◆ **Task**
Report how many lines in the records hold the string "bending"; give the number and nothing else.

::::::

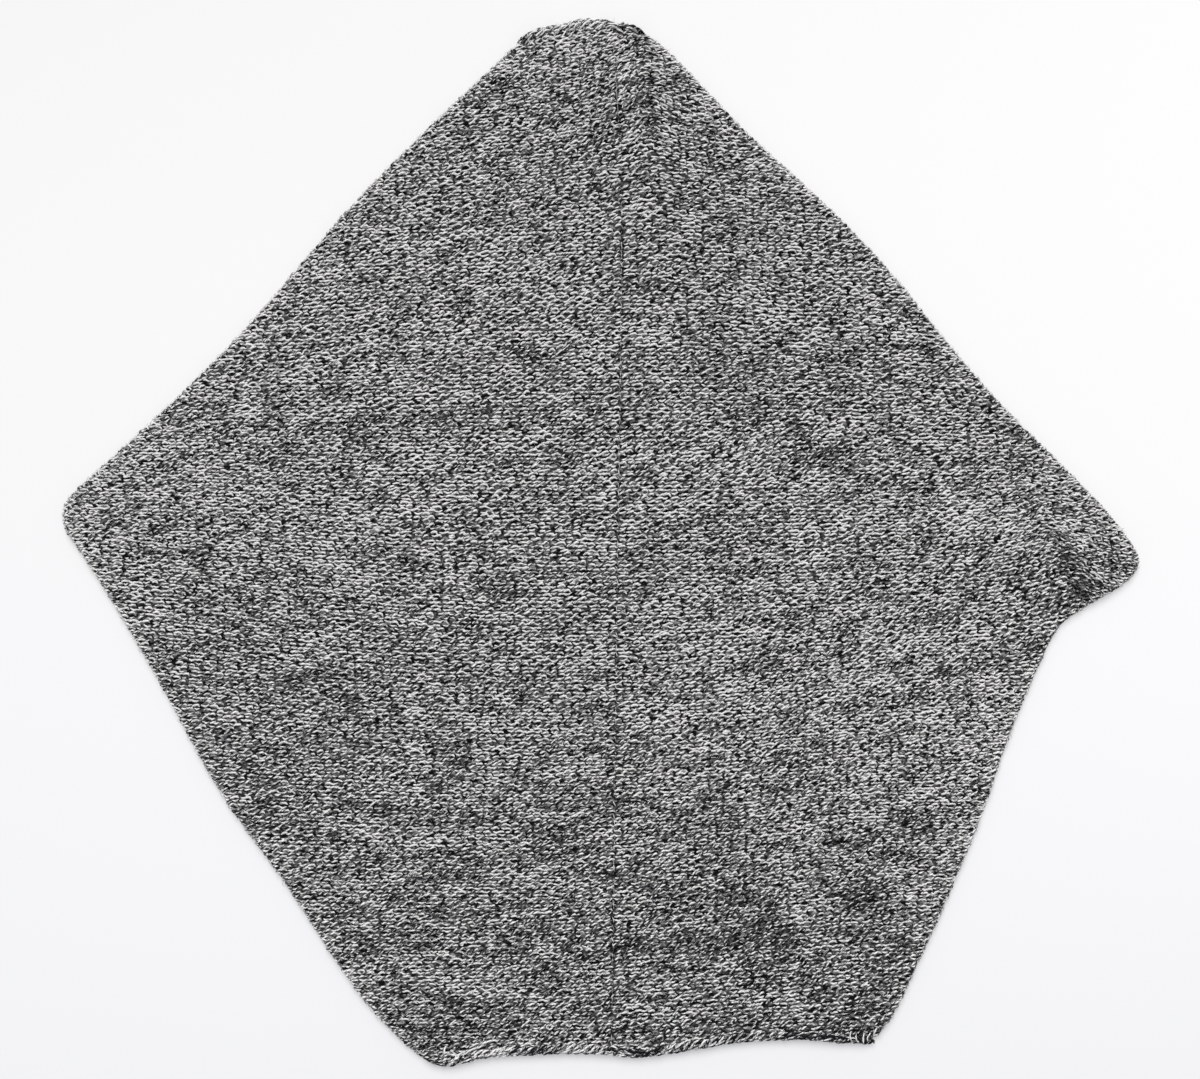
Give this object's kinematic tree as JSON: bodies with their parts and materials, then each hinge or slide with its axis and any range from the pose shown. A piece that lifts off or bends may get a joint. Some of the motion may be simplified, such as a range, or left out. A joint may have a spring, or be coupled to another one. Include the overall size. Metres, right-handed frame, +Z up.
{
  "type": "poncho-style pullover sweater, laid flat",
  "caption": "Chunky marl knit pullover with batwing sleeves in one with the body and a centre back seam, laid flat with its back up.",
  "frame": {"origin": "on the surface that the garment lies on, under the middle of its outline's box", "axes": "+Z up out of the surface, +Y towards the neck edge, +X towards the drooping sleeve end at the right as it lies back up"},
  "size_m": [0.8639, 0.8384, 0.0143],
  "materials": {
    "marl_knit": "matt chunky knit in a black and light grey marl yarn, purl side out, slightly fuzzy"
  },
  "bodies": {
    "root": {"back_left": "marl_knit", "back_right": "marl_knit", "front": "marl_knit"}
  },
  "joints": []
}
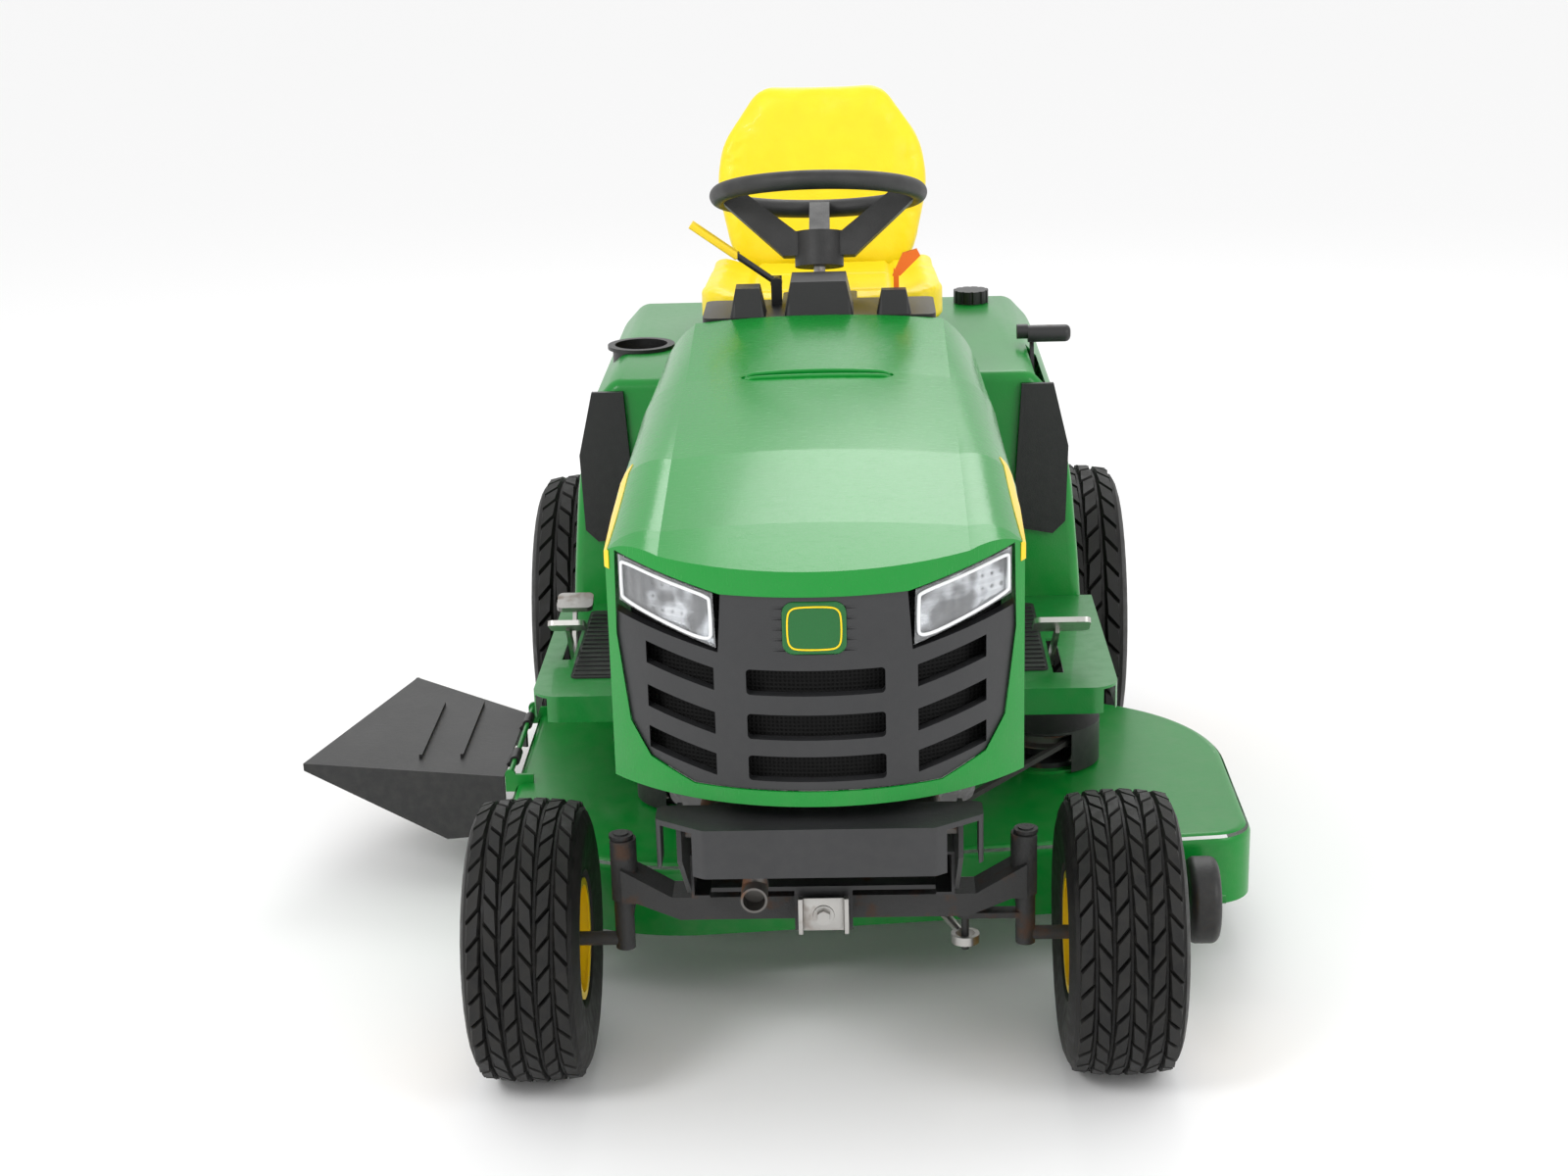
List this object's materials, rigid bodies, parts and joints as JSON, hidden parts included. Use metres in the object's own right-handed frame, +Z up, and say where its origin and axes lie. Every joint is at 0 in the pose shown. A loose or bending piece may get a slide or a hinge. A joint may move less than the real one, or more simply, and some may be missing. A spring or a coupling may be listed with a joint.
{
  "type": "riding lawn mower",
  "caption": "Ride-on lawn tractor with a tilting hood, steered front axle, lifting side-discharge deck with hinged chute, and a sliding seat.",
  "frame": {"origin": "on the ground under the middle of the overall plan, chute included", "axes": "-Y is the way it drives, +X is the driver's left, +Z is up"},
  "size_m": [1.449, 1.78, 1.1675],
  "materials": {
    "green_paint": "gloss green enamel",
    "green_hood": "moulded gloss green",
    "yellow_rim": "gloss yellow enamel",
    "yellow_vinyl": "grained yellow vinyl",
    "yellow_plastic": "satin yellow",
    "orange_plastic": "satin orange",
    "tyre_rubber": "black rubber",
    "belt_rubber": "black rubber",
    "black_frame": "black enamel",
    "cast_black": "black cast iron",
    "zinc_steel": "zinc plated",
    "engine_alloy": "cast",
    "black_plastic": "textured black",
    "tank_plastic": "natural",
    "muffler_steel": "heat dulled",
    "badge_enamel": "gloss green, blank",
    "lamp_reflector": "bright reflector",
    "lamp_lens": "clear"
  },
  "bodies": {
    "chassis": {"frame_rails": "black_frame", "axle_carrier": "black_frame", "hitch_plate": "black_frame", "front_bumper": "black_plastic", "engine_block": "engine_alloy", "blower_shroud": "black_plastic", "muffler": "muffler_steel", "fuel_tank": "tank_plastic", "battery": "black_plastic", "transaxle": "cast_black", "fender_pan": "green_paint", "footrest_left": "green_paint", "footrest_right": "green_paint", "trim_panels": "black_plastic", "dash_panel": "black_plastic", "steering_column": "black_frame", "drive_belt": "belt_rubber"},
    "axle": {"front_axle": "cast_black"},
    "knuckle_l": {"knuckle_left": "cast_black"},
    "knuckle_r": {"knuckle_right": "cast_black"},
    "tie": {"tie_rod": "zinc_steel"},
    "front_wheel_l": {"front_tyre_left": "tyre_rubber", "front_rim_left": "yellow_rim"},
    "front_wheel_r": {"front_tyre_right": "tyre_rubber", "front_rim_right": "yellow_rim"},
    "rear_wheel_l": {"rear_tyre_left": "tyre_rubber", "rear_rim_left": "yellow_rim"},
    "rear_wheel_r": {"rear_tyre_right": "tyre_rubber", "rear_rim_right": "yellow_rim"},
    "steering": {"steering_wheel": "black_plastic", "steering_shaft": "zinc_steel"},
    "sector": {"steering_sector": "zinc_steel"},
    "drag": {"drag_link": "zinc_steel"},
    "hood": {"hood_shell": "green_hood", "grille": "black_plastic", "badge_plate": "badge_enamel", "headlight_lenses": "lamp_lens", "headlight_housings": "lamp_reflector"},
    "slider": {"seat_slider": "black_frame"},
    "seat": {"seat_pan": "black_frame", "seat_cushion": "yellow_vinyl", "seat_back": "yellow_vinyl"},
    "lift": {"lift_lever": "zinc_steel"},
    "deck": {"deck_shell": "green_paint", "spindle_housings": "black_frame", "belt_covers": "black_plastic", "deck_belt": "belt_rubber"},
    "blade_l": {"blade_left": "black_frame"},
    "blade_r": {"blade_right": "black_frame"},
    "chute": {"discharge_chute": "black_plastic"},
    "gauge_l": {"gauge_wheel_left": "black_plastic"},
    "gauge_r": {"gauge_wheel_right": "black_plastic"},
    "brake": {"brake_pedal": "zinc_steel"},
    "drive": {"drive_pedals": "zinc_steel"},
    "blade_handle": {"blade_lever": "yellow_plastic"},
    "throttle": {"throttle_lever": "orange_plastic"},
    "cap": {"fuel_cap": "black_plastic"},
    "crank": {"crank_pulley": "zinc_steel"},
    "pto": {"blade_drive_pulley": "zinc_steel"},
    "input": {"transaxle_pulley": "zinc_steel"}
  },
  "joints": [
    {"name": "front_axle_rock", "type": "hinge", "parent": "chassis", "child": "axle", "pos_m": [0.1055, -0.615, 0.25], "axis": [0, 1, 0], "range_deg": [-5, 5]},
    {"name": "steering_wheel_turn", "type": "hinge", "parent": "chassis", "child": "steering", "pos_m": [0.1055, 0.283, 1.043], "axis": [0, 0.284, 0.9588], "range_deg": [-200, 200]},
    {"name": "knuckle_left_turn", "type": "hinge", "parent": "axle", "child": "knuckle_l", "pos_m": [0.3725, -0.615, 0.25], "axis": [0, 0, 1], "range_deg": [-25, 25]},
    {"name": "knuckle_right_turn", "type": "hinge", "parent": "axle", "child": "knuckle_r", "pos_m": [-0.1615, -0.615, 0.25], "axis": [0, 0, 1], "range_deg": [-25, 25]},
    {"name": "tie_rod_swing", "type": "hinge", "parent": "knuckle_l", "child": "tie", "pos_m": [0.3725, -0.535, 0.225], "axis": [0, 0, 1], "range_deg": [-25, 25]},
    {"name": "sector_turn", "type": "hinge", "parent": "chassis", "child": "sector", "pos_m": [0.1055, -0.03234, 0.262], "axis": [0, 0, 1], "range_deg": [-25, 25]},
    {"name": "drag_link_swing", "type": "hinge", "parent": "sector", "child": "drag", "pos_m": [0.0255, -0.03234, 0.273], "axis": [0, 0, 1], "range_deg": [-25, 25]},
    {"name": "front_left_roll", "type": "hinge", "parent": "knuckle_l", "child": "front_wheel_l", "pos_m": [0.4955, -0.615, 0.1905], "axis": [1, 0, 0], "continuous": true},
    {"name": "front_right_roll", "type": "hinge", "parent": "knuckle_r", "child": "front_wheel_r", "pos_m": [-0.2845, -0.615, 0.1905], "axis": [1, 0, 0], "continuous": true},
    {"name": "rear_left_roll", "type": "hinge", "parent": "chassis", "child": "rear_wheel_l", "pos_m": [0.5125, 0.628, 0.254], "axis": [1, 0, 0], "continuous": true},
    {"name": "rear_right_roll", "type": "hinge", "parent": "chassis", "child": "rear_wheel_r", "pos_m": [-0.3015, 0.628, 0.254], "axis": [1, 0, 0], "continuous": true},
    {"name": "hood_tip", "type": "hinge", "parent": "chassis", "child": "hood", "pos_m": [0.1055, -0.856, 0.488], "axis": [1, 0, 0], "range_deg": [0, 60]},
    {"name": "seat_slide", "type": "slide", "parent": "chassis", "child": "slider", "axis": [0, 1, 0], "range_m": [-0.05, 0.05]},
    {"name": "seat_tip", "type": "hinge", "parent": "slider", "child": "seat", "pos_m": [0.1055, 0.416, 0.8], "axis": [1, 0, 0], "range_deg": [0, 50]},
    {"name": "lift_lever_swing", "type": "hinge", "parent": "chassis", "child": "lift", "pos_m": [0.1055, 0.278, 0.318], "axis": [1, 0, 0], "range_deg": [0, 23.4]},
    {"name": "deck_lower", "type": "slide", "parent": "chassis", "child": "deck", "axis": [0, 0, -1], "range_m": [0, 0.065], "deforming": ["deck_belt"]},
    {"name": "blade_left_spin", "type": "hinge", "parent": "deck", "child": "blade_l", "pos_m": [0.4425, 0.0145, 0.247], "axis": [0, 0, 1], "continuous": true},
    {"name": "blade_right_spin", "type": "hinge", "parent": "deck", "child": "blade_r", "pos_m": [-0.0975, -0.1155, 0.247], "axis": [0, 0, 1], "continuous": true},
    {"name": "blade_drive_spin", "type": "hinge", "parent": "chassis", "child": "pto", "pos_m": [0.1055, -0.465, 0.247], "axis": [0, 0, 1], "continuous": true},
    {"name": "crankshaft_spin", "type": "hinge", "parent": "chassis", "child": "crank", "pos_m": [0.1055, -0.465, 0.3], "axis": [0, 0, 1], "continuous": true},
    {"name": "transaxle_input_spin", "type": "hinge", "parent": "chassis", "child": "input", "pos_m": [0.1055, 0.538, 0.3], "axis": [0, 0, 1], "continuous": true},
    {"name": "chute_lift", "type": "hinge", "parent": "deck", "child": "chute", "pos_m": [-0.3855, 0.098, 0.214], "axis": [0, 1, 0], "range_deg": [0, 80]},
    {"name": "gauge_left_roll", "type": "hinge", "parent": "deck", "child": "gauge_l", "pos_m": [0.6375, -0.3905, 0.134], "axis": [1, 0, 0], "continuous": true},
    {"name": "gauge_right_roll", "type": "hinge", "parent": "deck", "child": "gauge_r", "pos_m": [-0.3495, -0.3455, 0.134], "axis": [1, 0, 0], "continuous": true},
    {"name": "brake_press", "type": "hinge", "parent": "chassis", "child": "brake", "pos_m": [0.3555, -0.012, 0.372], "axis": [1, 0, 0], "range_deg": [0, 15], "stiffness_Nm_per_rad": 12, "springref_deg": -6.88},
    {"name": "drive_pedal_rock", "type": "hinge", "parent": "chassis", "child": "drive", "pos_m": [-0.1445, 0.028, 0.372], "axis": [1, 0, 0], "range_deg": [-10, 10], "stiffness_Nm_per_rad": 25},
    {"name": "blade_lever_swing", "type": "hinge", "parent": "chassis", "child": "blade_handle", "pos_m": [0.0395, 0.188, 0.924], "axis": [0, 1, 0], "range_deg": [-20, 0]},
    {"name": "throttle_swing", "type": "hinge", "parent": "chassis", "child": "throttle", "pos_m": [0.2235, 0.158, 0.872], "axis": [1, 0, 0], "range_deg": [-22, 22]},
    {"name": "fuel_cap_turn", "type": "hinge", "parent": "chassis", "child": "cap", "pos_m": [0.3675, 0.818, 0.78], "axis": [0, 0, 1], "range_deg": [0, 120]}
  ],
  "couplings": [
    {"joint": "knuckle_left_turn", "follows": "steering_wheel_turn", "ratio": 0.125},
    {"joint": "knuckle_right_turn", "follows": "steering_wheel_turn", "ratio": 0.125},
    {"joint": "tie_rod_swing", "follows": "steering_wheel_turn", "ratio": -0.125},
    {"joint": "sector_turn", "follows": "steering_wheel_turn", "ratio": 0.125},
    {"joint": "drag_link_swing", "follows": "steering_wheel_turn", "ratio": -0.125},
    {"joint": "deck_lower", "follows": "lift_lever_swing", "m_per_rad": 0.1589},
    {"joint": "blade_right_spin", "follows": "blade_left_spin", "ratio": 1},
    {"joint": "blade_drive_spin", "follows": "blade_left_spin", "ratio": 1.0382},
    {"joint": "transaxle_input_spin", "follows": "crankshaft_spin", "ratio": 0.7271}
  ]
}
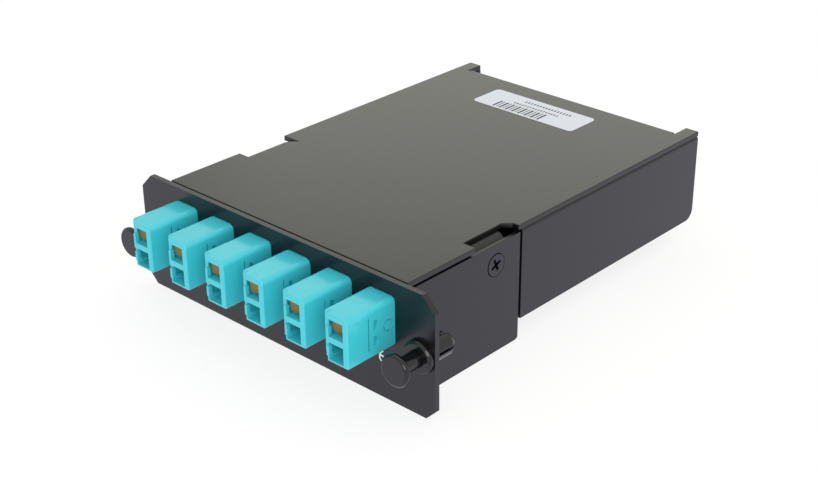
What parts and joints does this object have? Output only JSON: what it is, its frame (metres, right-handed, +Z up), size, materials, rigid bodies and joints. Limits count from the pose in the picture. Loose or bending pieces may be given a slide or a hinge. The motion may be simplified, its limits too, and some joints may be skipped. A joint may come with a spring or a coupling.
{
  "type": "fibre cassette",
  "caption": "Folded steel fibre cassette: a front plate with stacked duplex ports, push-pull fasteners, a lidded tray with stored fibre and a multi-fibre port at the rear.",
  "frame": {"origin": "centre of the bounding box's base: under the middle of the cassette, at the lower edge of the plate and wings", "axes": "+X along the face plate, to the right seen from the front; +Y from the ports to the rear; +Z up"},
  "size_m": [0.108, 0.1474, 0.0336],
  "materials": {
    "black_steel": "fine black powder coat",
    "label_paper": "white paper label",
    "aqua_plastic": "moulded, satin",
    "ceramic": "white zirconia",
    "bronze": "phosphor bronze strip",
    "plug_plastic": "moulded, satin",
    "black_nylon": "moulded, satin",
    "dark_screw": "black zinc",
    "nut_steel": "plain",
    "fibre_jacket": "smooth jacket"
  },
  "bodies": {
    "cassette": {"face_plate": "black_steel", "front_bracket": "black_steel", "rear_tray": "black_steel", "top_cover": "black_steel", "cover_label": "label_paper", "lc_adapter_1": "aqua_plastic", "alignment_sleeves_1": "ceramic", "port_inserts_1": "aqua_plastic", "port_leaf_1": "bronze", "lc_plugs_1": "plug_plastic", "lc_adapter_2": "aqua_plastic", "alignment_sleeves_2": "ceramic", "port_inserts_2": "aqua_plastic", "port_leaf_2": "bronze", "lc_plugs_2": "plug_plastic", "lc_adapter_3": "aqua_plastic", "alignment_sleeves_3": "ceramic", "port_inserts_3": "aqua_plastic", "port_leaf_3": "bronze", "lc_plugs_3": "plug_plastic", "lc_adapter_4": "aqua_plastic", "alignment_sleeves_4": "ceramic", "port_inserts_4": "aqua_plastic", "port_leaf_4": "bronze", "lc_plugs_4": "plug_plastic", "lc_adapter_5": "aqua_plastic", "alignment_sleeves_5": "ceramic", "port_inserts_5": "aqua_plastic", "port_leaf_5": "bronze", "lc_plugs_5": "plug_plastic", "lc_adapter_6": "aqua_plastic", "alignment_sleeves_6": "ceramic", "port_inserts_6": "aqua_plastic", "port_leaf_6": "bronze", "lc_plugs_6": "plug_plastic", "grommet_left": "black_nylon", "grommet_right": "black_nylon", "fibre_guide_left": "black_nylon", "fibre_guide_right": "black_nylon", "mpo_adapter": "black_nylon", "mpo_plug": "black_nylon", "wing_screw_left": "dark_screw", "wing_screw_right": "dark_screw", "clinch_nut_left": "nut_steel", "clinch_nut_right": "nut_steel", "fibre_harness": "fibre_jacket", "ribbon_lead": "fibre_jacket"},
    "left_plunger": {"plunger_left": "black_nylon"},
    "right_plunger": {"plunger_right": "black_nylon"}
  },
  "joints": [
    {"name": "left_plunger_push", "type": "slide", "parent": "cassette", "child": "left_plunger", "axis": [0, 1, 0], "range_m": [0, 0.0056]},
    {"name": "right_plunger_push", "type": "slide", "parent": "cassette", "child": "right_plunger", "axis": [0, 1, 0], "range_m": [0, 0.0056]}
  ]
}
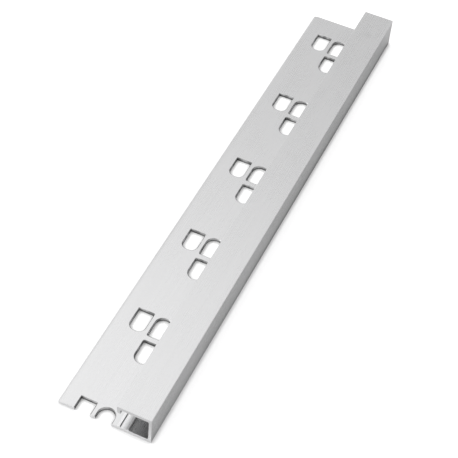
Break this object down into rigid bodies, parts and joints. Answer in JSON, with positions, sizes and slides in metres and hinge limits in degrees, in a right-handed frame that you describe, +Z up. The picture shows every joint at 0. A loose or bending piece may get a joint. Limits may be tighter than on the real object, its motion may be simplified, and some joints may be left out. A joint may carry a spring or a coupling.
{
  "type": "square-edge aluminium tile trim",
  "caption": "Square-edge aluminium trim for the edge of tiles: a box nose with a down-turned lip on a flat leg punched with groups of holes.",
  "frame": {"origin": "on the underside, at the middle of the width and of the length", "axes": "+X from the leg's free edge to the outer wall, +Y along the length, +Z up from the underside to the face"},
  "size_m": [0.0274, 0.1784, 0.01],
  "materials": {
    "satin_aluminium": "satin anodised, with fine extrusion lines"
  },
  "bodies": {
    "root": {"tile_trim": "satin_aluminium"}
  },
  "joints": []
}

::::::

◆ **Solution for this exercise**
3